Microsoft kicked off the Spark Summit in San Francisco with news of “an extensive commitment for Spark to power Microsoft’s big data and analytics offerings, including Cortana Intelligence Suite, Power BI and Microsoft R Server.”

Spark started as an open source project at the University of California, Berkeley AMPLab in 2009 and was given to the Apache Foundation in 2012. A company to further Spark development was formed called DataBricks.

Spark is a significant accelerator for Hadoop, the primary software used in big data analytics, because it does all of the work in memory. Hadoop ran primarily as a disk-based batch process, using a framework called MapReduce to execute a batch process, often overnight. The results were available the next day, which is why despite big data’s promise of real-time analytics, it often could not deliver.

Spark runs in memory and can speed up Hadoop by up to 100 times its traditional speed, thus making good on the promise of real-time analytics.

Microsoft launched Spark for Azure HDInsight as a public preview last July. As of now, the final version is available today as “a fully managed Spark service from Hortonworks that has been hardened for the enterprise and made simpler for you to use,” according to the blog announcement for the news.

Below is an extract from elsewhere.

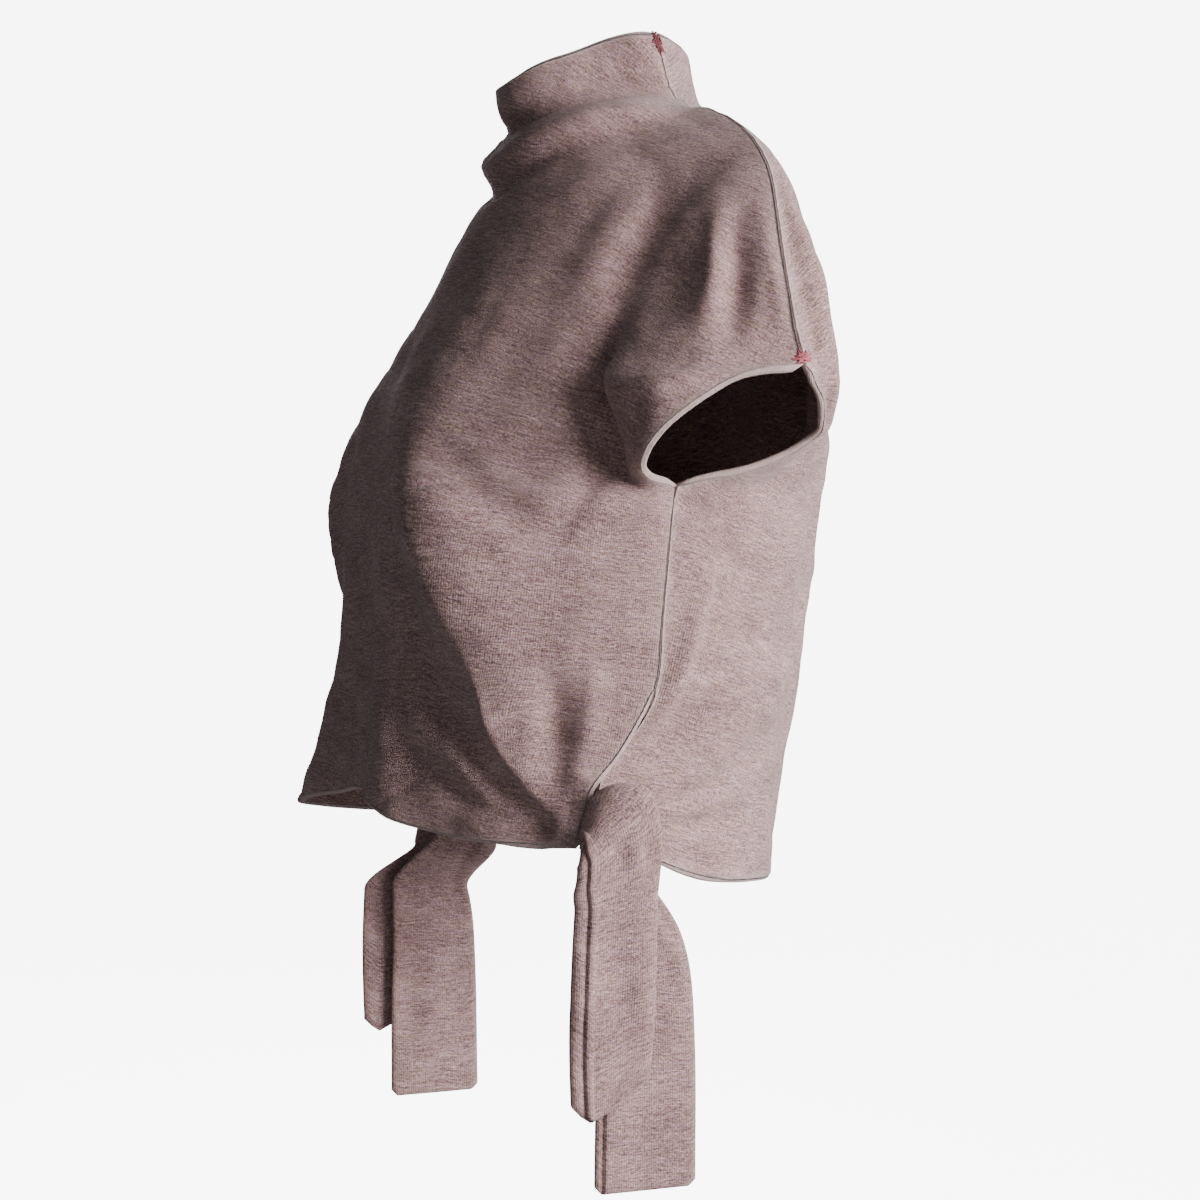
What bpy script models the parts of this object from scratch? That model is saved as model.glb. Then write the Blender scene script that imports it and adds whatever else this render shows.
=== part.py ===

In addition to the Azure HDInsight news, there were a number of other Big Data-related announcements at the show and in the blog as well:

  • R Server for HDInsight in the cloud powered by Spark, previously announced as public preview. R Server for HDInsight will be generally available in the summer. This will make Spark available both on premises and in the cloud. Code can be moved from on premises to the cloud with a few clicks.
  • R Server for Hadoop on premises now powered by Spark. R Server for Hadoop will support both Microsoft R and native Spark execution frameworks available in June. Combining R Server with Spark gives users the ability to run R functions over thousands of Spark nodes, letting you train your models on data 1000 times larger and 100 times faster than was possible with open source R and nearly two times faster than Spark’s own MLLib.
  • Power BI support for Spark Streaming, previously announced with Power BI General Availability. Spark support in Power BI is now expanded with new support for Spark Streaming scenarios. This allows you to publish real-time events from Spark Streaming directly into one of the fastest-growing visualisation tools in the market today.
  • Free R Client for Data Scientists. Microsoft introduced R Client, a new, freely available tool for data scientists to build high-performance analytics using R. R Client allows you to use any of the open source R functions to analyse the data present on your local workstation, and it will allow for analysis of remote big data. It can perform analytics on any Microsoft R Server, such as SQL Server R Services, R Server for Hadoop and HD Insight with Spark.